If Mills is worried about overreaction, he might focus on the government’s own stance, according to industry representatives. The New York Insurance Association Inc. submitted a letter to Mills in which its president, Bernie Bourdeau, suggested any insurance problems could be worked out by private markets if government does not overreact to the current situation.

“Companies today are poised to capture the market share being conceded by their competitors,” wrote Bourdeau. “The worst thing that could happen at this point would be a government reaction, by legislation or regulation, that is perceived by these companies as restricting their ability to manage their business. That would reduce the flow of new capacity to the coastal market, the very thing that is most needed at this time.”

Several parties pointed to the department’s voluntary Coastal Market Assistance Program, which was begun in the wake of Hurricane Andrew in 1992, as a possible answer should availability become a problem. C-MAP is a voluntary network of insurers and producers who assist homeowners residing in coastal areas in obtaining insurance.

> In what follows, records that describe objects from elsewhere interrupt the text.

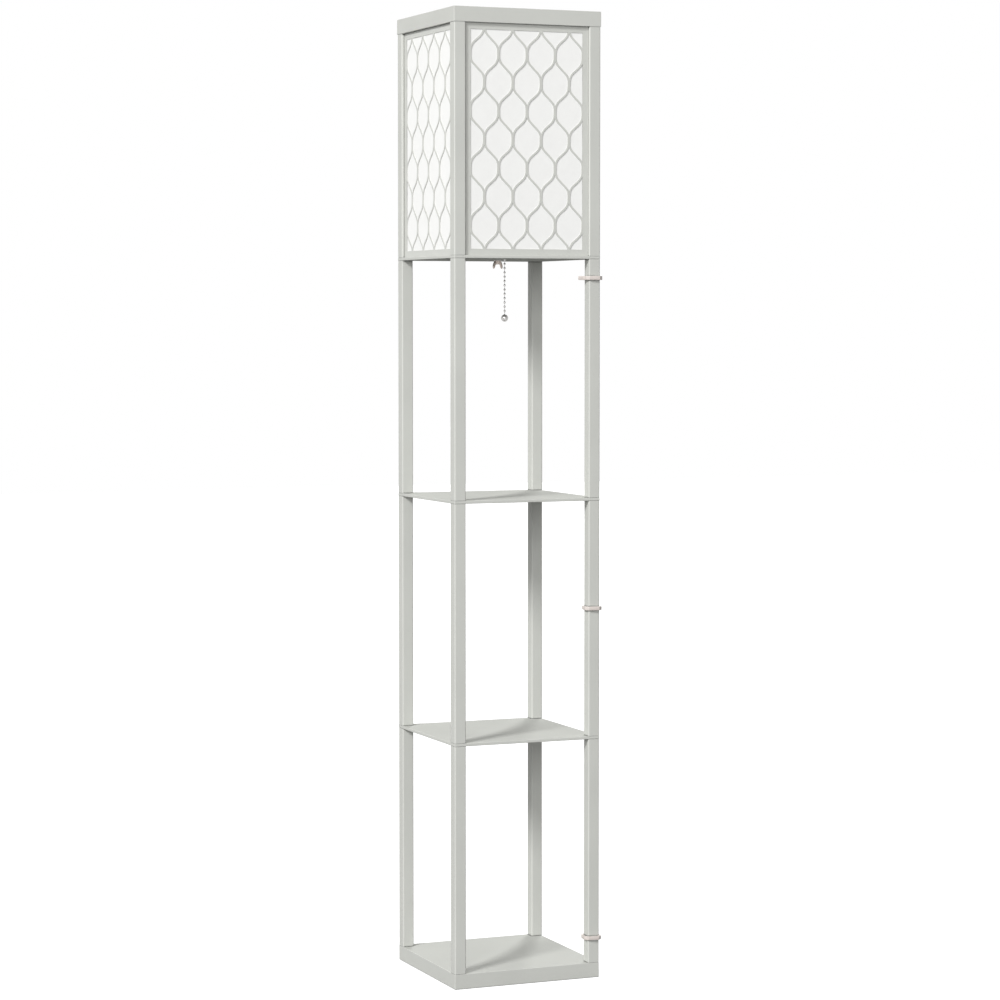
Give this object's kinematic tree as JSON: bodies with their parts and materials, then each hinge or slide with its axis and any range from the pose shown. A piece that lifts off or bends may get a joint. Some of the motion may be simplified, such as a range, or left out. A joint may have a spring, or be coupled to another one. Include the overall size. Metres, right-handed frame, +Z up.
{
  "type": "shelf floor lamp",
  "caption": "Tall square floor lamp on four slim posts with open shelves, a lattice shade open at the top, a pull chain switch and cord clips.",
  "frame": {"origin": "middle of the base board's underside, on the floor", "axes": "+Z up; -Y is the front, the side the chain hangs on; +X to the right, the side of the post with the cord clips"},
  "size_m": [0.2651, 0.2651, 1.6],
  "materials": {
    "grey_board": "smooth foil, warm light grey",
    "grey_post": "smooth foil, warm light grey",
    "grey_lattice": "satin paint, warm light grey",
    "white_sheet": "matt, lets light through",
    "steel_rod": "zinc plated",
    "zinc_steel": "zinc plated",
    "wing_metal": "cast, dulled",
    "holder_plastic": "moulded, satin",
    "switch_plastic": "moulded, brown",
    "contact_brass": "rolled",
    "sleeve_metal": "rolled",
    "nickel": "nickel plated",
    "pin_steel": "bright",
    "cord_rubber": "soft, pale grey",
    "clip_plastic": "moulded, off-white"
  },
  "bodies": {
    "frame": {"base_board": "grey_board", "lower_shelf": "grey_board", "middle_shelf": "grey_board", "lamp_plate": "grey_board", "cap_frame": "grey_board", "lower_post_front_left": "grey_post", "lower_post_front_right": "grey_post", "lower_post_back_right": "grey_post", "lower_post_back_left": "grey_post", "middle_post_front_left": "grey_post", "middle_post_front_right": "grey_post", "middle_post_back_right": "grey_post", "middle_post_back_left": "grey_post", "upper_post_front_left": "grey_post", "upper_post_front_right": "grey_post", "upper_post_back_right": "grey_post", "upper_post_back_left": "grey_post", "shade_post_front_left": "grey_post", "shade_post_front_right": "grey_post", "shade_post_back_right": "grey_post", "shade_post_back_left": "grey_post", "lattice_panel_front": "grey_lattice", "lattice_panel_right": "grey_lattice", "lattice_panel_back": "grey_lattice", "lattice_panel_left": "grey_lattice", "diffuser_front": "white_sheet", "diffuser_right": "white_sheet", "diffuser_back": "white_sheet", "diffuser_left": "white_sheet", "base_bolts": "steel_rod", "lower_shelf_rods": "steel_rod", "middle_shelf_rods": "steel_rod", "lamp_plate_rods": "steel_rod", "cap_screws": "steel_rod", "holder_stud": "zinc_steel", "plate_washer": "zinc_steel", "plate_ferrule": "zinc_steel", "wing_nut": "wing_metal", "holder_cup": "holder_plastic", "holder_shell": "holder_plastic", "switch_block": "switch_plastic", "contact_strip": "contact_brass", "centre_contact": "contact_brass", "screw_sleeve": "sleeve_metal", "chain_guide": "nickel", "pivot_pin": "pin_steel", "return_spring": "pin_steel", "cord_grommet": "cord_rubber"},
    "chain_top": {"chain_upper": "nickel"},
    "chain_inner": {"chain_in_holder": "nickel"},
    "lever": {"switch_lever": "switch_plastic", "switch_cam": "switch_plastic"},
    "chain_mid": {"chain_middle": "nickel"},
    "chain_end": {"chain_lower": "nickel", "pull_ball": "nickel"},
    "clip_low": {"cord_clip_lower": "clip_plastic"},
    "clip_mid": {"cord_clip_middle": "clip_plastic"},
    "clip_up": {"cord_clip_upper": "clip_plastic"}
  },
  "joints": [
    {"name": "chain_pull", "type": "slide", "parent": "frame", "child": "chain_top", "axis": [0, 0, -1], "range_m": [0, 0.008], "stiffness_N_per_m": 500},
    {"name": "inner_chain_slide", "type": "slide", "parent": "frame", "child": "chain_inner", "axis": [0, -1, 0], "range_m": [0, 0.008], "deforming": ["return_spring"]},
    {"name": "lever_turn", "type": "hinge", "parent": "frame", "child": "lever", "pos_m": [0, 0, 1.226], "axis": [-1, 0, 0], "range_deg": [0, 27.6]},
    {"name": "chain_swing_front", "type": "hinge", "parent": "chain_top", "child": "chain_mid", "pos_m": [0, -0.03, 1.17715], "axis": [1, 0, 0], "range_deg": [-40, 40]},
    {"name": "chain_swing_side", "type": "hinge", "parent": "chain_mid", "child": "chain_end", "pos_m": [0, -0.03, 1.14875], "axis": [0, 1, 0], "range_deg": [-40, 40]},
    {"name": "lower_clip_slide", "type": "slide", "parent": "frame", "child": "clip_low", "axis": [0, 0, 1], "range_m": [-0.035, 0.325]},
    {"name": "middle_clip_slide", "type": "slide", "parent": "frame", "child": "clip_mid", "axis": [0, 0, 1], "range_m": [-0.2, 0.17]},
    {"name": "upper_clip_slide", "type": "slide", "parent": "frame", "child": "clip_up", "axis": [0, 0, 1], "range_m": [-0.35, 0.024]}
  ],
  "couplings": [
    {"joint": "inner_chain_slide", "follows": "chain_pull", "ratio": 1},
    {"joint": "lever_turn", "follows": "chain_pull", "rad_per_m": 60}
  ]
}
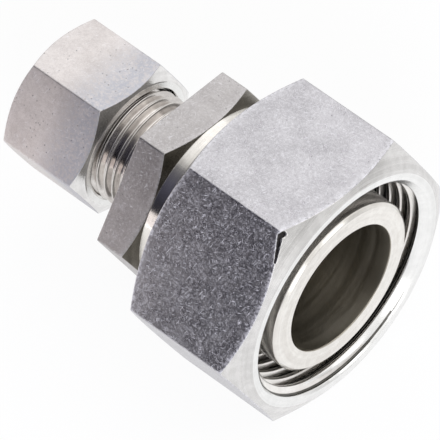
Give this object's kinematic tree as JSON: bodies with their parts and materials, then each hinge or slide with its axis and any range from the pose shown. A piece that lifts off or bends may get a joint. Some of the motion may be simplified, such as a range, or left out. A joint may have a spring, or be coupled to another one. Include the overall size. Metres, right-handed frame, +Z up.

“Largely because there was not an overreaction by government, other companies moved in to write the business being shed by the companies that decided to reduce their coastal exposure,” claimed NYSIA’s Bourdeau in recalling how the C-MAP worked 14 years ago.

“What lesson can we draw from New York’s post-Andrew temporary market dislocations? If public policy stays the course, and assists in the efforts to match buyers and sellers, the private sector will act to stabilize the market. It always does,” Bourdeau said.

Allstate vowed to assist the state in reinvigorating the existing C-MAP program.